* DATA SHOWN
-------------------------
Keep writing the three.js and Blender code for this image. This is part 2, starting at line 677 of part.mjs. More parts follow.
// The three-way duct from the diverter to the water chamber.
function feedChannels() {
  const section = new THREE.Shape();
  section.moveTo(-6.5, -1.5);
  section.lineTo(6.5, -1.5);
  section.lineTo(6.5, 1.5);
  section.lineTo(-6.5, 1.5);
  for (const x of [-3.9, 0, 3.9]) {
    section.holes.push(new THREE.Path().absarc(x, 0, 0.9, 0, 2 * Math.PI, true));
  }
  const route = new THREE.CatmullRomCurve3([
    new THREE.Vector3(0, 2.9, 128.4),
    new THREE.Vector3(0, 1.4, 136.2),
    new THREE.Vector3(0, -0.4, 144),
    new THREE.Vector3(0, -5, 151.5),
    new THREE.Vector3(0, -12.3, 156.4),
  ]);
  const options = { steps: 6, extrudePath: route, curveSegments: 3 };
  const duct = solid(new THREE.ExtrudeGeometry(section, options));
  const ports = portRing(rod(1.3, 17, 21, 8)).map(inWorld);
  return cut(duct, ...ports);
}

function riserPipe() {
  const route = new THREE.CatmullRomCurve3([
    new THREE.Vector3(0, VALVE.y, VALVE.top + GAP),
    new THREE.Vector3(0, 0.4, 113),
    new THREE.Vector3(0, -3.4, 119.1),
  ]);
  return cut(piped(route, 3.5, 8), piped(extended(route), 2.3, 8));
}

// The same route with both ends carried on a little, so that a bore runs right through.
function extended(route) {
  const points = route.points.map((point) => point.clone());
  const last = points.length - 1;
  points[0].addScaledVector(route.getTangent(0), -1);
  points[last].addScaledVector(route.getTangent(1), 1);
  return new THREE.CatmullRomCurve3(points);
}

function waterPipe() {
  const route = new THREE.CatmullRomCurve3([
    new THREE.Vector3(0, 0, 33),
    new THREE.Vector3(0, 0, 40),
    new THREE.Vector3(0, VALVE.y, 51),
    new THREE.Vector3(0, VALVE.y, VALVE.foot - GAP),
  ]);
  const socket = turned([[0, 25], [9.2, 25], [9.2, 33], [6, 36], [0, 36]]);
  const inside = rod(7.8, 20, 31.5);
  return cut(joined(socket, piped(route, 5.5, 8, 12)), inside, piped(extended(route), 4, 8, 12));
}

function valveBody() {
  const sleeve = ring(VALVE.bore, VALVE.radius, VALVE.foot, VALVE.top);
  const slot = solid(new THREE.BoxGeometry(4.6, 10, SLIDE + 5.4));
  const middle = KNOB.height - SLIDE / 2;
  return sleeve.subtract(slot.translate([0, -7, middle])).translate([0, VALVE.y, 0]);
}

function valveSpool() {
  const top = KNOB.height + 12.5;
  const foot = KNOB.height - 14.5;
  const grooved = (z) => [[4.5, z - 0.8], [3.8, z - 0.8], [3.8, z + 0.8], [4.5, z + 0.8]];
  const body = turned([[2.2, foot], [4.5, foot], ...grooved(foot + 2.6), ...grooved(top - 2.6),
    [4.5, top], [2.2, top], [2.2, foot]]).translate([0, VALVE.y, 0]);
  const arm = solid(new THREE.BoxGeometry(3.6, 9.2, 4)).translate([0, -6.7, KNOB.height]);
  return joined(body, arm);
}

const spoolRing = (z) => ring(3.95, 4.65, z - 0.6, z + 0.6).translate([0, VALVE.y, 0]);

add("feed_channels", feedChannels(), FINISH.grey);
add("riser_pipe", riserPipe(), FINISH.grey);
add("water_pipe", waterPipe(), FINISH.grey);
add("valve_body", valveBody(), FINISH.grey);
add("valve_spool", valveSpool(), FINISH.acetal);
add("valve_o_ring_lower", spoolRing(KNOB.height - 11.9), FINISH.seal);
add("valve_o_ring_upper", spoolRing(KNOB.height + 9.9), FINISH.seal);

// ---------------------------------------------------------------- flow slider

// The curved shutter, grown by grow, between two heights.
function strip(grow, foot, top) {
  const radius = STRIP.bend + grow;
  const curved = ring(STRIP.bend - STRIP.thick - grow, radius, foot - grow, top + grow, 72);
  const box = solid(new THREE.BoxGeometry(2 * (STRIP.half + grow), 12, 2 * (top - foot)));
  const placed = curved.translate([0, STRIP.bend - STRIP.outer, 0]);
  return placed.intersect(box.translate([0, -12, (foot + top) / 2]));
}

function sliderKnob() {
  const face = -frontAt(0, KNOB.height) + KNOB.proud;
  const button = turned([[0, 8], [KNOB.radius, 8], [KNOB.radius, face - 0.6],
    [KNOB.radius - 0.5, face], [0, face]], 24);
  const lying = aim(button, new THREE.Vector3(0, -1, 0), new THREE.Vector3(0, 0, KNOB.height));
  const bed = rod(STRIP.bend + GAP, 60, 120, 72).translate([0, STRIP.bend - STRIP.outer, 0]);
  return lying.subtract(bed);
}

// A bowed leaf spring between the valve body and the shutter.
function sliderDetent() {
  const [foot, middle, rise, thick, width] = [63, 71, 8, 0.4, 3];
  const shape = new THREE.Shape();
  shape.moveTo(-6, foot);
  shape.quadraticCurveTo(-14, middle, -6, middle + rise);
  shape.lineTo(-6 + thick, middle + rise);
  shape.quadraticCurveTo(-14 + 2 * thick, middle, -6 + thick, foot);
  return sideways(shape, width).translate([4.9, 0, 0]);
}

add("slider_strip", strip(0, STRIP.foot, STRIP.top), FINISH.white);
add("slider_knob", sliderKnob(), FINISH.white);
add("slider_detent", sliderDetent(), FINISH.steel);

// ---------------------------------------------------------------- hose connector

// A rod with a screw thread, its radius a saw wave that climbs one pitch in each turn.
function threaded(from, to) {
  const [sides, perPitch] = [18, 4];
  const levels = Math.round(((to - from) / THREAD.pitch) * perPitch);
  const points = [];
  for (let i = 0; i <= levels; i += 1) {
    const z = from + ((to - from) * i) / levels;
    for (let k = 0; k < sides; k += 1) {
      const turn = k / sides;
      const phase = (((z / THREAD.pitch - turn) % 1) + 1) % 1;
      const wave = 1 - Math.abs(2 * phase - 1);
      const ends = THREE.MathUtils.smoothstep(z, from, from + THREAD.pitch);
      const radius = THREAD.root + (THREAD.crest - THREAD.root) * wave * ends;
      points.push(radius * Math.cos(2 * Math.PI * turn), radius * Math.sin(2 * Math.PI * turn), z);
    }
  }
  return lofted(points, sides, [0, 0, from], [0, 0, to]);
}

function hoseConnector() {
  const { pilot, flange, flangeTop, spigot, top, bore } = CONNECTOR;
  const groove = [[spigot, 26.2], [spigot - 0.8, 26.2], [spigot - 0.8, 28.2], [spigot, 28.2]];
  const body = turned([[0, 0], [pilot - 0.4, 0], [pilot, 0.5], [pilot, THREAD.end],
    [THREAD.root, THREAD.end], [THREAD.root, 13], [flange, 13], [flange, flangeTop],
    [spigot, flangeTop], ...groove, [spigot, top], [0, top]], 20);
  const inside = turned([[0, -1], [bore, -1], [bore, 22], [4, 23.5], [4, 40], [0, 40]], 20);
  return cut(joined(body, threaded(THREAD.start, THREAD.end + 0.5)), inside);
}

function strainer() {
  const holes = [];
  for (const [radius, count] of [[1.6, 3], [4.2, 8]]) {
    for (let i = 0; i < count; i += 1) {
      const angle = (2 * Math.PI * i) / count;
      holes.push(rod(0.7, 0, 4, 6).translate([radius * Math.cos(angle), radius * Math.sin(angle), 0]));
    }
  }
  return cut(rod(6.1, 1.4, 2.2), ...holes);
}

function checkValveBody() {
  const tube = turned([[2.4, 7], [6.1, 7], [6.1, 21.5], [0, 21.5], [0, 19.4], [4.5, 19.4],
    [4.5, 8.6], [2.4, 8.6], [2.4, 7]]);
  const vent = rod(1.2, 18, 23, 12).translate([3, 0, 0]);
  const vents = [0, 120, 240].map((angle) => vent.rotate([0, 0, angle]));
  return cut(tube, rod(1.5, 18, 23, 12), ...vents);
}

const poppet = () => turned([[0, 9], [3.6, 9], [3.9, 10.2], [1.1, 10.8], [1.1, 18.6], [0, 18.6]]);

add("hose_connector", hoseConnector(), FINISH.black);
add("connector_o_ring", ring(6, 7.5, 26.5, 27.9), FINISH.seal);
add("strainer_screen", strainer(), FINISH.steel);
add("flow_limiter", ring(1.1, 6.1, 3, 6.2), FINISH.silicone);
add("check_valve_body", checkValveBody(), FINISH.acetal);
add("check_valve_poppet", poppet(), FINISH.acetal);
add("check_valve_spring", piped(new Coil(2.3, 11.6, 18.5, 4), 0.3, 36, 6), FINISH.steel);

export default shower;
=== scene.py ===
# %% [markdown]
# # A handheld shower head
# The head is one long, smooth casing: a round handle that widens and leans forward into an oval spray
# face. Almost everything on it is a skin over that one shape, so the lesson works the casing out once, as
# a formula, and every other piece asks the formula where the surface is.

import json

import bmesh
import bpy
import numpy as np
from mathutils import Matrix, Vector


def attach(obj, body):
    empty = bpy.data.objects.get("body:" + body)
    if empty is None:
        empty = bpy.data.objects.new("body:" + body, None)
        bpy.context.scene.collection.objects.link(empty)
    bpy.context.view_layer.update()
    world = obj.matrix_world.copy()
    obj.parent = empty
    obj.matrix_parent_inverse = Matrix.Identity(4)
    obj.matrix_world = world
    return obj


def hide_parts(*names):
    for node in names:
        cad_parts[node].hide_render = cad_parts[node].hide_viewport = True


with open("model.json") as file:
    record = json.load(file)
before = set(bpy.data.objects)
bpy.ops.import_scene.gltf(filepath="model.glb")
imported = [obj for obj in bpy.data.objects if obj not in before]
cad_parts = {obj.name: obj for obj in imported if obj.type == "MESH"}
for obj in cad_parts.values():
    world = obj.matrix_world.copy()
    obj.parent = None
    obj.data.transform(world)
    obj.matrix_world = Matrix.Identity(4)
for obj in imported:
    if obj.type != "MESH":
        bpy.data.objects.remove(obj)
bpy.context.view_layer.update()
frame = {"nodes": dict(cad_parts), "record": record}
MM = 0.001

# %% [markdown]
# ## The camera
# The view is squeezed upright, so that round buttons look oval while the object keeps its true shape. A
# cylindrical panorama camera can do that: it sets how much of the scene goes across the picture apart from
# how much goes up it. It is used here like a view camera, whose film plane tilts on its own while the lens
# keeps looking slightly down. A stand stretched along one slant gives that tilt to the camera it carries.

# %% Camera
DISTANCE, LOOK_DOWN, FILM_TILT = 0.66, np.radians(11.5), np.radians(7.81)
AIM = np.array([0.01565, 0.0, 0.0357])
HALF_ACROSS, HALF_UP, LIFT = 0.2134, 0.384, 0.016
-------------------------
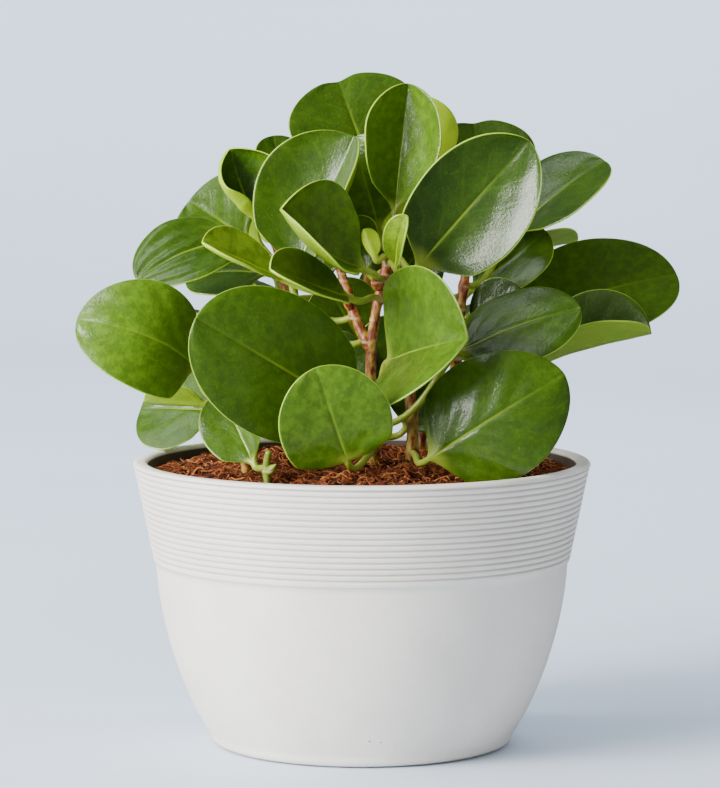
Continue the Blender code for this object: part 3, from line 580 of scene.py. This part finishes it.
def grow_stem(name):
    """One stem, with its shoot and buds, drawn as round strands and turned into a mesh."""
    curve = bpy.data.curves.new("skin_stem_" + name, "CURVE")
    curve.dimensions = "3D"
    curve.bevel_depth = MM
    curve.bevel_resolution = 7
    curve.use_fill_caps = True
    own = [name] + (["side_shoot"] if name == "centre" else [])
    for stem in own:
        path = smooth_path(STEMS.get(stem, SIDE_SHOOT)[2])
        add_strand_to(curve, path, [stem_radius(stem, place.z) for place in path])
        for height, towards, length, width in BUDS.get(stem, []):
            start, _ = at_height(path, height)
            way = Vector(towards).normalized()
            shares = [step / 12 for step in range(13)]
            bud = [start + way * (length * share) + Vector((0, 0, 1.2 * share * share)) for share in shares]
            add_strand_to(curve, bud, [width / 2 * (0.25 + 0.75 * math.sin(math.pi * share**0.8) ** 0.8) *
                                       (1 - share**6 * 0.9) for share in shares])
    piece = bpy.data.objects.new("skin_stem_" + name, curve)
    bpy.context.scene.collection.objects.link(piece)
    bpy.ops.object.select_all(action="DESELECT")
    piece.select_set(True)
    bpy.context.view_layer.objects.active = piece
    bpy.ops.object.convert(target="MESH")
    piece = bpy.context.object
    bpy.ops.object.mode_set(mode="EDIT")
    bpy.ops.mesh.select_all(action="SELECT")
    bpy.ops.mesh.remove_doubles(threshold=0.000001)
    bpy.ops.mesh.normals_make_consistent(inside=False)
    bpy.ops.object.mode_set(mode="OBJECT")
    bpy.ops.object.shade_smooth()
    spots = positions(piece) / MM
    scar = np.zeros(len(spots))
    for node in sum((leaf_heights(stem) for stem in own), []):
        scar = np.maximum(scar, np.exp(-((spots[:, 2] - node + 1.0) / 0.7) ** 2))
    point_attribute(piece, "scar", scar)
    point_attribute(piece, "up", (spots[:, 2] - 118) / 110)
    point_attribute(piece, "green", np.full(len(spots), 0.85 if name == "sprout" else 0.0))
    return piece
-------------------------
* STATED PROBLEM
From the records above, give again exactly the lines running from the line with "obj.matrix_parent_inverse = Matrix.Identity(4)" to the line with "record = json.load(file)", inclusive.

* ANSWER TO THIS TASK
    obj.matrix_parent_inverse = Matrix.Identity(4)
    obj.matrix_world = world
    return obj


def hide_parts(*names):
    for node in names:
        cad_parts[node].hide_render = cad_parts[node].hide_viewport = True


with open("model.json") as file:
    record = json.load(file)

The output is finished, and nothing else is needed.